[ブリュッセル 28日 ロイター] - 欧州連合(EU)は10月11─12日にインドネシア・バリで開催予定の20カ国(G20)財務相・中央銀行総裁会議で、貿易摩擦の高まりが世界経済に「深刻で悪い」影響を与える可能性を警告する方針。

保護主義的な政策を認めない姿勢を示し、世界貿易機関(WTO)を通して貿易紛争を解決するよう促す。

G20では、米中欧の貿易摩擦が主要議題となる見通し。

EUがG20のために準備した文書では、「貿易摩擦の高まりを不安視している。底堅く包括的・安定的な均衡の取れた世界経済の成長と投資に深刻で悪い影響を与えるかもしれない」とした。「開放された市場を促進し、不公平な貿易慣行を含むいかなる保護主義も許さず、規則に沿った多国間協調とモノとサービスの公正な貿易の強化、投資、知的財産権についてG20は改めてコミットすべきだ」と明示した。

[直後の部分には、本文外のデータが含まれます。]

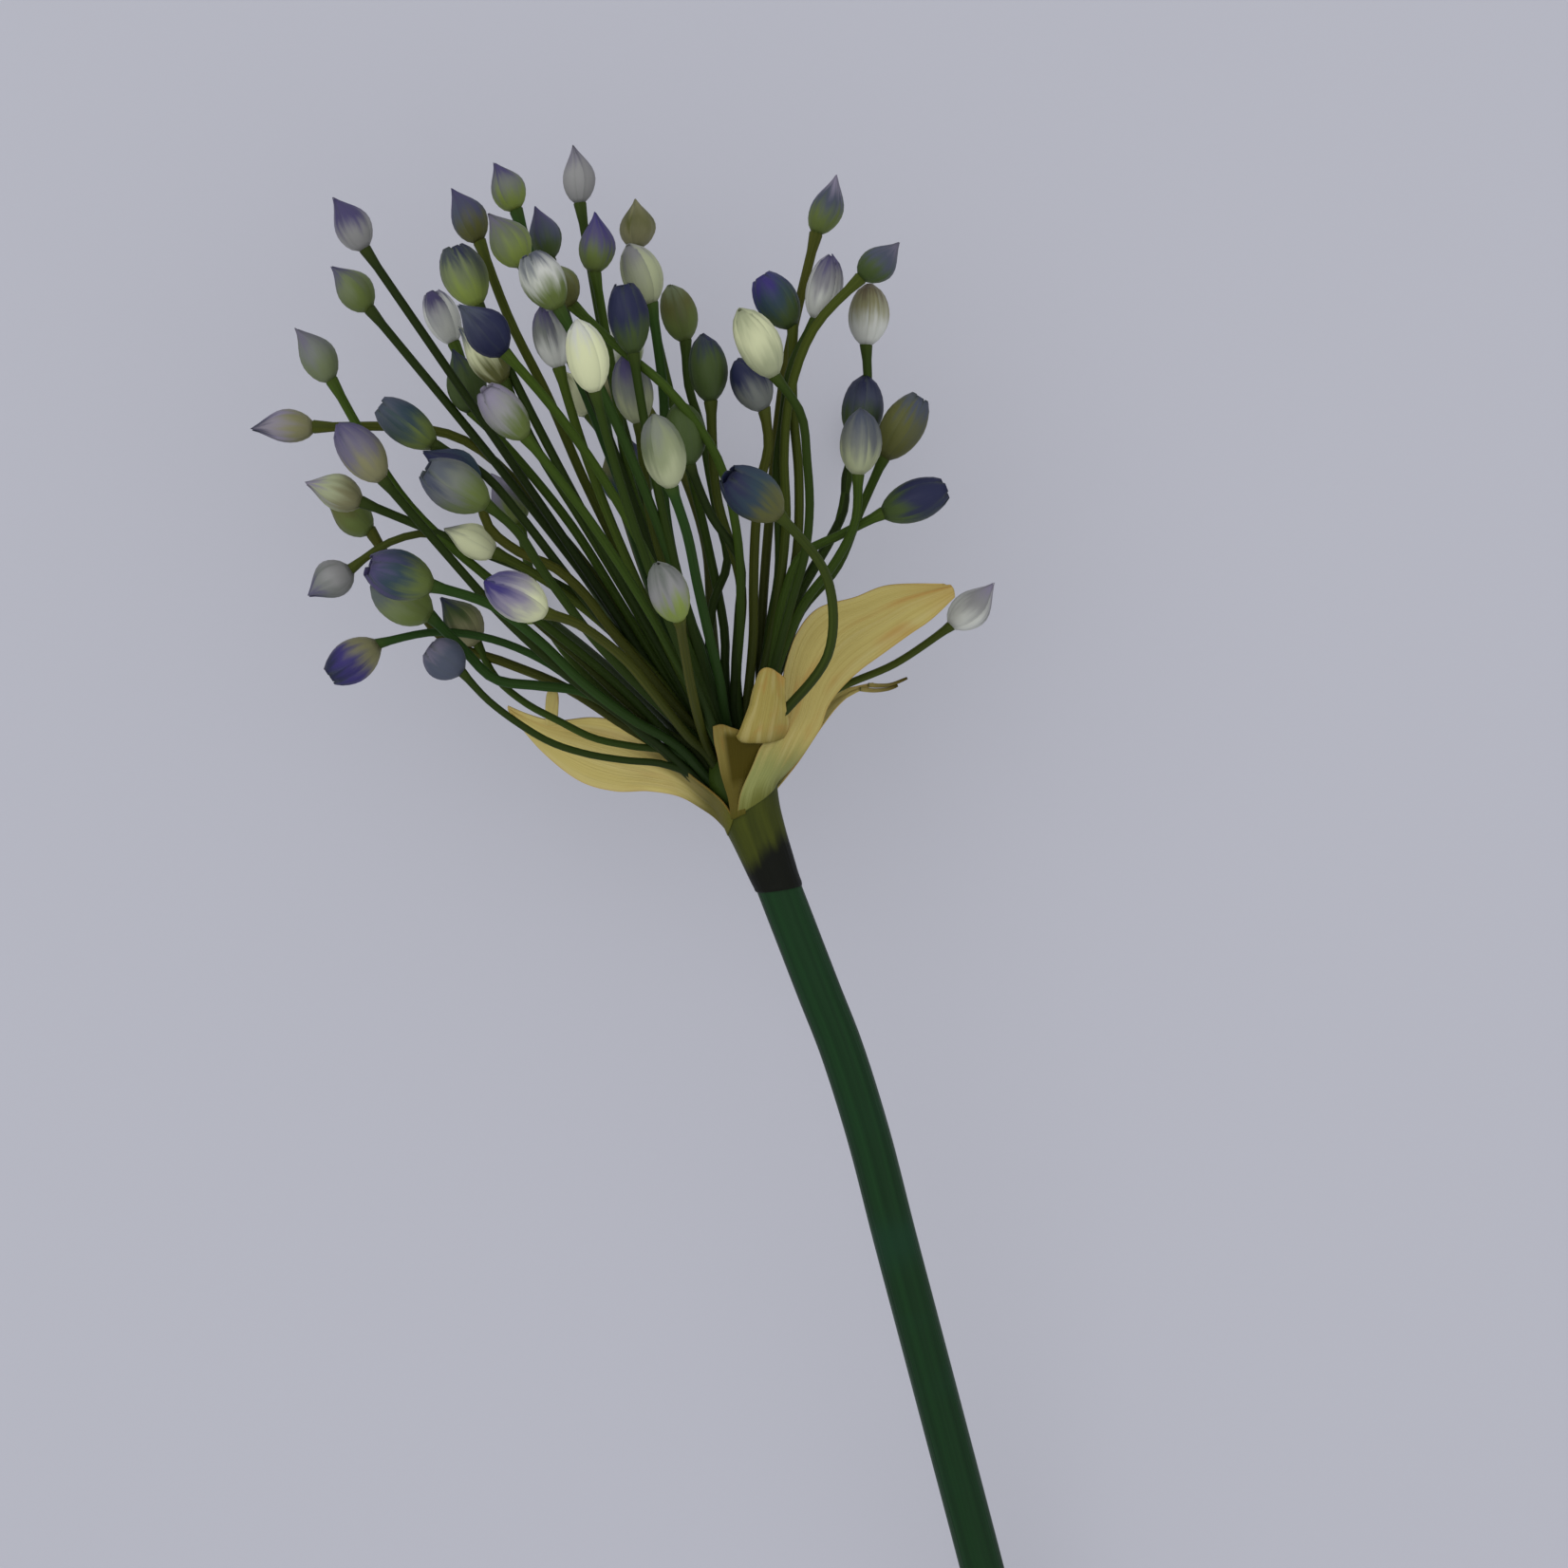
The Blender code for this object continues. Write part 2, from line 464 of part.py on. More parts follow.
def build_bracts():
    foot = NECK_RADII[-1][1] + BRACT_GAP + 0.5 * BRACT_THICK

    def rib(height, degrees, *rest):
        return [around_neck(height, foot, degrees)] + [seen(*place) for place in rest]

    straw = (0.45, 0.36, 0.09)
    build_bract("bract_left", (
        rib(-6.2, 200, (-5.5, -2.8, -3.6), (-13.5, -1.7, -5.6), (-20.5, -0.6, -7.2), (-27.0, 4.1, -8.8),
            (-33.3, 9.1, -10.0)),
        rib(-6.2, 182, (-6.3, -2.0, -4.2), (-12.8, 1.8, -6.6), (-19.5, 4.2, -8.2), (-27.0, 6.6, -9.4),
            (-33.4, 9.6, -10.2)),
        rib(-6.2, 165, (-6.2, -0.6, -2.9), (-11.5, 5.6, -5.0), (-18.2, 9.3, -6.0), (-26.7, 8.7, -7.8),
            (-33.4, 10.1, -10.0)),
    ), 6, 12, straw)
    build_bract("bract_right", (
        rib(-4.4, 10, (6.9, 5.5, 1.6), (7.5, 16.0, 3.6), (12.2, 26.4, 4.6), (21.5, 29.0, 5.2),
            (31.6, 29.0, 6.5)),
        rib(-4.4, -12, (8.8, 4.2, 0.0), (11.2, 13.0, 0.9), (16.4, 20.0, 1.9), (23.4, 24.6, 3.8),
            (31.9, 28.7, 6.3)),
        rib(-4.4, -34, (10.2, 2.8, -1.6), (13.5, 9.4, -0.6), (17.8, 15.6, 1.0), (24.8, 21.2, 3.4),
            (32.1, 28.3, 6.4)),
    ), 7, 12, straw)
    build_bract("bract_front", (
        rib(-6.3, 120, (-1.5, -0.8, 6.2), (-2.7, 4.0, 7.6), (-2.9, 6.9, 8.2)),
        rib(-6.2, 106, (-0.2, -0.5, 7.0), (-1.4, 4.6, 8.7), (-2.0, 8.0, 9.4)),
        rib(-6.0, 91, (1.4, -0.8, 6.6), (0.6, 3.0, 7.6), (0.5, 5.8, 8.2)),
        rib(-5.6, 76, (3.0, 0.5, 7.2), (2.3, 6.2, 8.8), (2.3, 10.4, 9.7)),
        rib(-5.1, 58, (4.9, 2.2, 6.6), (4.6, 10.0, 8.8), (5.0, 16.8, 10.2)),
        rib(-4.6, 38, (7.3, 1.8, 4.8), (7.7, 9.0, 7.2), (7.4, 15.0, 9.4)),
    ), 10, 7, straw)
    build_bract("bract_back", (
        rib(-5.0, -55, (9.0, 2.5, -7.0), (13.5, 8.6, -9.0), (18.8, 13.0, -10.5), (23.5, 14.6, -11.5)),
        rib(-5.0, -80, (6.2, 3.0, -8.4), (10.8, 9.4, -10.6), (16.6, 14.2, -11.6), (23.4, 14.9, -11.7)),
        rib(-5.0, -105, (3.6, 1.8, -8.6), (8.2, 9.0, -10.6), (14.4, 14.8, -11.2), (23.3, 15.3, -11.5)),
    ), 4, 8, straw)


clear_scene()
build_stem()
build_neck()
build_head()
build_bracts()
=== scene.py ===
"""A cut allium flower lying on its side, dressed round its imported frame."""
import math
import random

import bmesh
import bpy
from mathutils import Matrix, Vector


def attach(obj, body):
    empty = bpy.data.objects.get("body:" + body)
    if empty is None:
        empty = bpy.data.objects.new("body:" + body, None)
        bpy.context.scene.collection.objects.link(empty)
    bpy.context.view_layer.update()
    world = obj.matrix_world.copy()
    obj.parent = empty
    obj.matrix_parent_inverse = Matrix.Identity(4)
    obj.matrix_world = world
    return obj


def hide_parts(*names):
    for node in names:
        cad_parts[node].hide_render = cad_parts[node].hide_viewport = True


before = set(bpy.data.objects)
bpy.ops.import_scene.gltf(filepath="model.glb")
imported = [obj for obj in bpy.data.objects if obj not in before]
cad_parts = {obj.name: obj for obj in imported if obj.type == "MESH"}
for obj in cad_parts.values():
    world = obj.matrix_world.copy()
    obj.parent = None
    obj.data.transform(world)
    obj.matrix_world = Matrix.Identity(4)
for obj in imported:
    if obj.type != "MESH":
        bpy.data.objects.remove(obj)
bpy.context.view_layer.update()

# The view, from straight above and far off. The table is pale and matt and glows a little of
# itself, a painted glow that keeps shadows on it pale. Places on the flower are in millimetres
# from its crown, the point that all the stalks leave: +X right, +Y towards the head, +Z up.
MM = 0.001
CROWN = Vector((6.48, 49.18, 43.5))
VIEW_HEIGHT = 1200.0
VIEW_WIDTH = 231.3
FILM_WIDTH = 36.0
VIEW_MIDDLE = Vector((7.3, -0.6, 0.0))
TABLE_GREY = (0.261, 0.265, 0.300)
TABLE_PAINTED_GLOW = (0.228, 0.231, 0.263)
TABLE_HALF_SIZE = 3.0
ROOM_COLOUR = (0.98, 0.985, 1.0)
ROOM_BRIGHTNESS = 0.70


def linear(red, green, blue):
    """A colour as a screen shows it, from 0 to 255, in the renderer's own linear values."""
    shares = (value / 255.0 for value in (red, green, blue))
    return tuple(share / 12.92 if share <= 0.04045 else ((share + 0.055) / 1.055) ** 2.4
                 for share in shares)


def new_material(name, roughness, specular):
    """A finish with its plain settings, and the node tree and surface that carry the rest."""
    material = bpy.data.materials.new(name)
    material.use_nodes = True
    surface = material.node_tree.nodes["Principled BSDF"]
    surface.inputs["Roughness"].default_value = roughness
    surface.inputs["Specular IOR Level"].default_value = specular
    return material, material.node_tree, surface


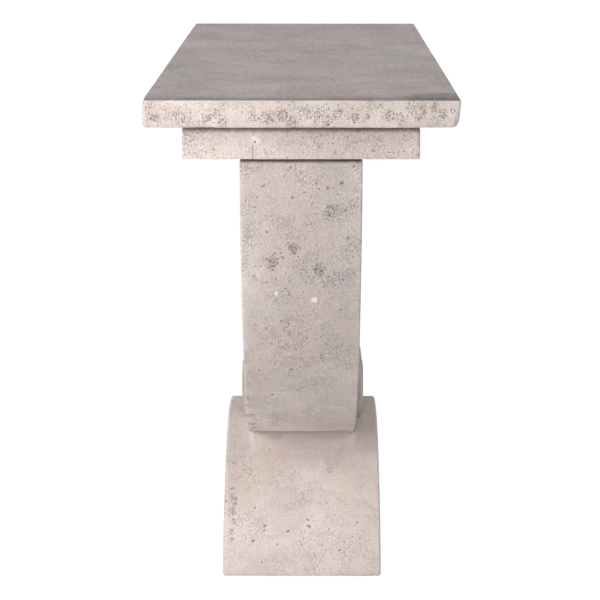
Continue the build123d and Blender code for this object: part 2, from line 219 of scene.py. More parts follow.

EU当局者は、中国が不公平な通商政策を実行し知的財産権を盗んでいることについて米国と意見が一致しているとの見方を示した上で、中国の慣行を是正する方法について見解が異なると主張。EUは、中国の問題を、貿易戦争ではなくWTOを通して解決するべきだとの意見だ。一方、トランプ米大統領は、WTOが問題解決に適切な機関ではないと発言している。

EU当局者はG20前に中国を訪問し、WTO改革について協議する。トランプ大統領は、WTOの紛争処理手続きに当たる委員の再任を拒否したり、中国などに関税を発動しており、WTO加盟国に対する改革圧力が強まっている。

トランプ大統領の怒りの対象は主に中国だとみられる。このため、補助金や国営企業、優遇措置を巡るWTOのより厳格な規制に中国を従わせることが、トランプ氏の求めるWTO「是正」を達成する鍵かもしれない。